Set down exactly the lines from the one with "Write part 2" to the one with "across: Shares across, whose", both included, and no line outside that range.
** begin **
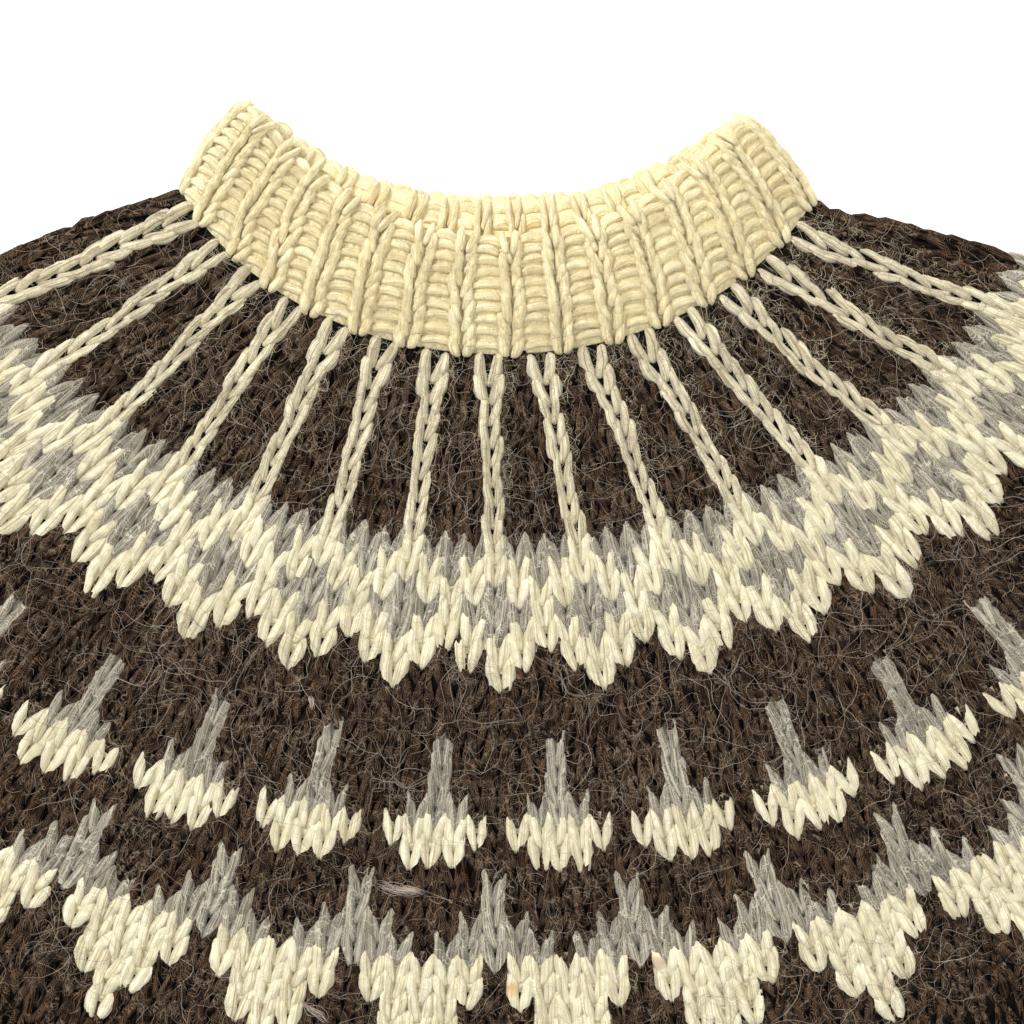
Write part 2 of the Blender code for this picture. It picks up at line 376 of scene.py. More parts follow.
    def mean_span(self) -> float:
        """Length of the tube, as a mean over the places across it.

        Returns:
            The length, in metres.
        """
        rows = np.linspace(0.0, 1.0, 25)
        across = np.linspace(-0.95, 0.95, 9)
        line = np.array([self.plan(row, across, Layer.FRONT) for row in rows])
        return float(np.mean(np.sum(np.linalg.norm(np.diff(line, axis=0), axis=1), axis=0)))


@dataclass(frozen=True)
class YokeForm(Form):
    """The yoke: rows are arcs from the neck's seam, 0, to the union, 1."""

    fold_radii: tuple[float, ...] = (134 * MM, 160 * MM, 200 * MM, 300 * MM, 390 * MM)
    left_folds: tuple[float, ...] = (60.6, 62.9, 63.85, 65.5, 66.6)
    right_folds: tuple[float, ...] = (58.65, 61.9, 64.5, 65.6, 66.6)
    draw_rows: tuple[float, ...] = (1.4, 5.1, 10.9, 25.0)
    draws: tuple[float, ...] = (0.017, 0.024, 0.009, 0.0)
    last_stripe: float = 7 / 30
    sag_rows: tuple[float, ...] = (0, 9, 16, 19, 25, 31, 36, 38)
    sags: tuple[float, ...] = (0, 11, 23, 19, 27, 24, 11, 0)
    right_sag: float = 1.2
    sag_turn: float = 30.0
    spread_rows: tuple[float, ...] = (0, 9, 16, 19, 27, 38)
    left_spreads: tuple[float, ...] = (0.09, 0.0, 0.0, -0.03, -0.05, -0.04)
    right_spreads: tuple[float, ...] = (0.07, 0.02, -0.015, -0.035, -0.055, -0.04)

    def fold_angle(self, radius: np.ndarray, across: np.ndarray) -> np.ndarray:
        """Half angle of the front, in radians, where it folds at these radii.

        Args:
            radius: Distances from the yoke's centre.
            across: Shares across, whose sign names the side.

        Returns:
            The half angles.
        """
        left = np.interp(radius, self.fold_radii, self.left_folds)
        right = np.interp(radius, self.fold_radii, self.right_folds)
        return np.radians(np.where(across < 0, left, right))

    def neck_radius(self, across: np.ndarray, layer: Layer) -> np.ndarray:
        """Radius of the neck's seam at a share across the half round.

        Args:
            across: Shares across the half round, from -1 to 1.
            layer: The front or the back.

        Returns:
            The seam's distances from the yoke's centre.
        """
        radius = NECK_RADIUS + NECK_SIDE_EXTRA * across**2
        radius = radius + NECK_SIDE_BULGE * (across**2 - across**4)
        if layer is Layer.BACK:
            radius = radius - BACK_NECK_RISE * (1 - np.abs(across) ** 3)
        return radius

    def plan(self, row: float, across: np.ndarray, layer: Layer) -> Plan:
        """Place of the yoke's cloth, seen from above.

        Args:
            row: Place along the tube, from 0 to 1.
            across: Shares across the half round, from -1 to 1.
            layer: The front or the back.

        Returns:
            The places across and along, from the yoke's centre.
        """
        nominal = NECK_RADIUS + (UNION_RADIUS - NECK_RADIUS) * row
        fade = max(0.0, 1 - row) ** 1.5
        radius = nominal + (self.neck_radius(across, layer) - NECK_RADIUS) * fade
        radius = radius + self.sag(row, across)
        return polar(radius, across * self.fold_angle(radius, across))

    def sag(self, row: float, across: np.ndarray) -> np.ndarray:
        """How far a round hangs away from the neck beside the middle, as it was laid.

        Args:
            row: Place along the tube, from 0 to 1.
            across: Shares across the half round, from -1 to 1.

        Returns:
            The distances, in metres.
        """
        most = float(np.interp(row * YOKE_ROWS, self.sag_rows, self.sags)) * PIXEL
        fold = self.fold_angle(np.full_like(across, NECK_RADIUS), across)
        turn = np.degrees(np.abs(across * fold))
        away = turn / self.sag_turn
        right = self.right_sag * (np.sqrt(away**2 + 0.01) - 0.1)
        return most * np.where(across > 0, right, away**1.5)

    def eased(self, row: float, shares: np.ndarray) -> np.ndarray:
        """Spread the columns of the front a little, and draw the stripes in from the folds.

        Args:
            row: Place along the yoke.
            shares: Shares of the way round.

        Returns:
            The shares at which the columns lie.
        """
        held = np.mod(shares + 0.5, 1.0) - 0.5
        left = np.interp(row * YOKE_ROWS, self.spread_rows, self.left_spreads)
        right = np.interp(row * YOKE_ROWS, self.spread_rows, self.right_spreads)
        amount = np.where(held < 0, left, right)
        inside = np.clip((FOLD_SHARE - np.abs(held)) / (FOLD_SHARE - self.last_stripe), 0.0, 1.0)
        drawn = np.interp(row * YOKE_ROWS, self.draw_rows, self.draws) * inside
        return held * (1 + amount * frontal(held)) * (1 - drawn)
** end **
** begin **
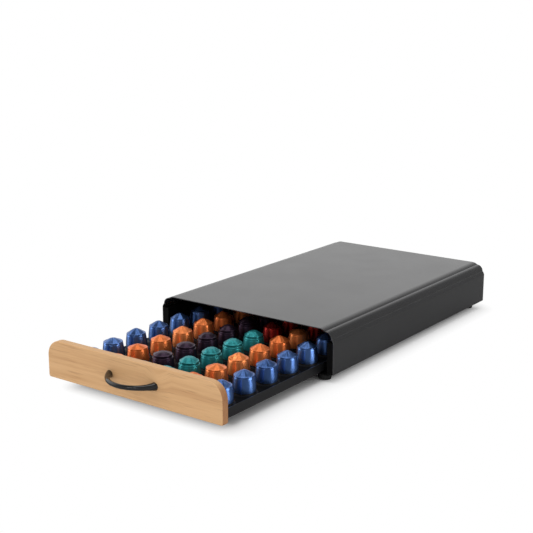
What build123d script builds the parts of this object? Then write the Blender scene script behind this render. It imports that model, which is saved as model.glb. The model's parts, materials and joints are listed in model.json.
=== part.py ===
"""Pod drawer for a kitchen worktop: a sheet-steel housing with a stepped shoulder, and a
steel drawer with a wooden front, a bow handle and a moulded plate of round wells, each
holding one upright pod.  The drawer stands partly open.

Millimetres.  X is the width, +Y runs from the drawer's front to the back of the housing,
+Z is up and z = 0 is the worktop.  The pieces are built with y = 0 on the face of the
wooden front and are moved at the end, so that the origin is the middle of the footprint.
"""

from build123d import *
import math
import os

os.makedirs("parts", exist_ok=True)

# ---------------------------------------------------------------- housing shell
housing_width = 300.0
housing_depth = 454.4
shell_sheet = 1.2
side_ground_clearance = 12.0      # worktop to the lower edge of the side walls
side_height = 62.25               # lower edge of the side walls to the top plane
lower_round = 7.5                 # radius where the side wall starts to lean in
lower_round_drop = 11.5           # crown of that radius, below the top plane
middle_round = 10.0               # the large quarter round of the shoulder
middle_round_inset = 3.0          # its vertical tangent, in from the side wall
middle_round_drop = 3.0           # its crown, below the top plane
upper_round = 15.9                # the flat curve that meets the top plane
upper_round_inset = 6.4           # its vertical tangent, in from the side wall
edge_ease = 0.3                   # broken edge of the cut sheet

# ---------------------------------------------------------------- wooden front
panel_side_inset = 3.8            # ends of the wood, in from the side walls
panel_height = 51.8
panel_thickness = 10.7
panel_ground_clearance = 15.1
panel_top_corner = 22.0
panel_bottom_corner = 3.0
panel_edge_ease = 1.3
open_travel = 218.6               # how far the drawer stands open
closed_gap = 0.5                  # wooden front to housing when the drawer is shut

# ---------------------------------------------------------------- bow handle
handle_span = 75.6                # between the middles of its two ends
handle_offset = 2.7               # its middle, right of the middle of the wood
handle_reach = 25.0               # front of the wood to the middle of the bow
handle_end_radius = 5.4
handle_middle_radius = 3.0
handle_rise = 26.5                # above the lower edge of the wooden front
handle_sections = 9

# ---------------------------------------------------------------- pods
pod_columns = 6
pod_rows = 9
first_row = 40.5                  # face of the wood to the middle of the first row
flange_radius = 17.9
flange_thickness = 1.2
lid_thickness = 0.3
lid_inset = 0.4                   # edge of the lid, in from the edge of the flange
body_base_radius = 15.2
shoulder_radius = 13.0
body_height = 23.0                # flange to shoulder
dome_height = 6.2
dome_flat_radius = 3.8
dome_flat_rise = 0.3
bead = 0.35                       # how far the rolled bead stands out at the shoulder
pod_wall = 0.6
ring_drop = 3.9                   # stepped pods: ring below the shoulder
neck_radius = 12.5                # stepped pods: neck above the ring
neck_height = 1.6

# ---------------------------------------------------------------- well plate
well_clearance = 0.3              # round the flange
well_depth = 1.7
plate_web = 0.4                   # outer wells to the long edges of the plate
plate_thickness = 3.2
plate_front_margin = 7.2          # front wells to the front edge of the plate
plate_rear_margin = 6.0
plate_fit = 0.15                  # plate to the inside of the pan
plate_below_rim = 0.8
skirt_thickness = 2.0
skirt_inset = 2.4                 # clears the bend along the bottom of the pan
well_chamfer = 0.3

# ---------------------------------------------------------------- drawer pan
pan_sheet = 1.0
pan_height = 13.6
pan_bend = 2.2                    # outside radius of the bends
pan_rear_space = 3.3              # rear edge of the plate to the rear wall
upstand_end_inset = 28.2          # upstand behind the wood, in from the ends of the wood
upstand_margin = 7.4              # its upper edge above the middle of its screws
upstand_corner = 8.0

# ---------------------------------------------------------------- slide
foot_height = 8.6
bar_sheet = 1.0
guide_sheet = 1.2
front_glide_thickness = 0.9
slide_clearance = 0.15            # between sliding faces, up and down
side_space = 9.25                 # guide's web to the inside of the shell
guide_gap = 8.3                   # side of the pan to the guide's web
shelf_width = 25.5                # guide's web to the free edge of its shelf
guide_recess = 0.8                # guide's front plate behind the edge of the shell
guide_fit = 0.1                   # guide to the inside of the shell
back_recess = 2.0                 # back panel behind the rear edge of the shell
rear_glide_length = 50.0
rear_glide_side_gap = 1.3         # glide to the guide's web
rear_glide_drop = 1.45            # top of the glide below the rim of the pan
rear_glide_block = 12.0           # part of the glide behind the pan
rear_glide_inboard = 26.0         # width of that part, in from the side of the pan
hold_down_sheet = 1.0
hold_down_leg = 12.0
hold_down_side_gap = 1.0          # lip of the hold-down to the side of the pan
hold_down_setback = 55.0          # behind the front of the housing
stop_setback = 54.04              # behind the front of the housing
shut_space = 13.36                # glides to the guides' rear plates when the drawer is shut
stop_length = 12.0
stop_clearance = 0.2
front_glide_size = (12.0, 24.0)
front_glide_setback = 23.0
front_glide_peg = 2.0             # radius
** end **
▶ ANSWER IN FULL:
Write part 2 of the Blender code for this picture. It picks up at line 376 of scene.py. More parts follow.
    def mean_span(self) -> float:
        """Length of the tube, as a mean over the places across it.

        Returns:
            The length, in metres.
        """
        rows = np.linspace(0.0, 1.0, 25)
        across = np.linspace(-0.95, 0.95, 9)
        line = np.array([self.plan(row, across, Layer.FRONT) for row in rows])
        return float(np.mean(np.sum(np.linalg.norm(np.diff(line, axis=0), axis=1), axis=0)))


@dataclass(frozen=True)
class YokeForm(Form):
    """The yoke: rows are arcs from the neck's seam, 0, to the union, 1."""

    fold_radii: tuple[float, ...] = (134 * MM, 160 * MM, 200 * MM, 300 * MM, 390 * MM)
    left_folds: tuple[float, ...] = (60.6, 62.9, 63.85, 65.5, 66.6)
    right_folds: tuple[float, ...] = (58.65, 61.9, 64.5, 65.6, 66.6)
    draw_rows: tuple[float, ...] = (1.4, 5.1, 10.9, 25.0)
    draws: tuple[float, ...] = (0.017, 0.024, 0.009, 0.0)
    last_stripe: float = 7 / 30
    sag_rows: tuple[float, ...] = (0, 9, 16, 19, 25, 31, 36, 38)
    sags: tuple[float, ...] = (0, 11, 23, 19, 27, 24, 11, 0)
    right_sag: float = 1.2
    sag_turn: float = 30.0
    spread_rows: tuple[float, ...] = (0, 9, 16, 19, 27, 38)
    left_spreads: tuple[float, ...] = (0.09, 0.0, 0.0, -0.03, -0.05, -0.04)
    right_spreads: tuple[float, ...] = (0.07, 0.02, -0.015, -0.035, -0.055, -0.04)

    def fold_angle(self, radius: np.ndarray, across: np.ndarray) -> np.ndarray:
        """Half angle of the front, in radians, where it folds at these radii.

        Args:
            radius: Distances from the yoke's centre.
            across: Shares across, whose sign names the side.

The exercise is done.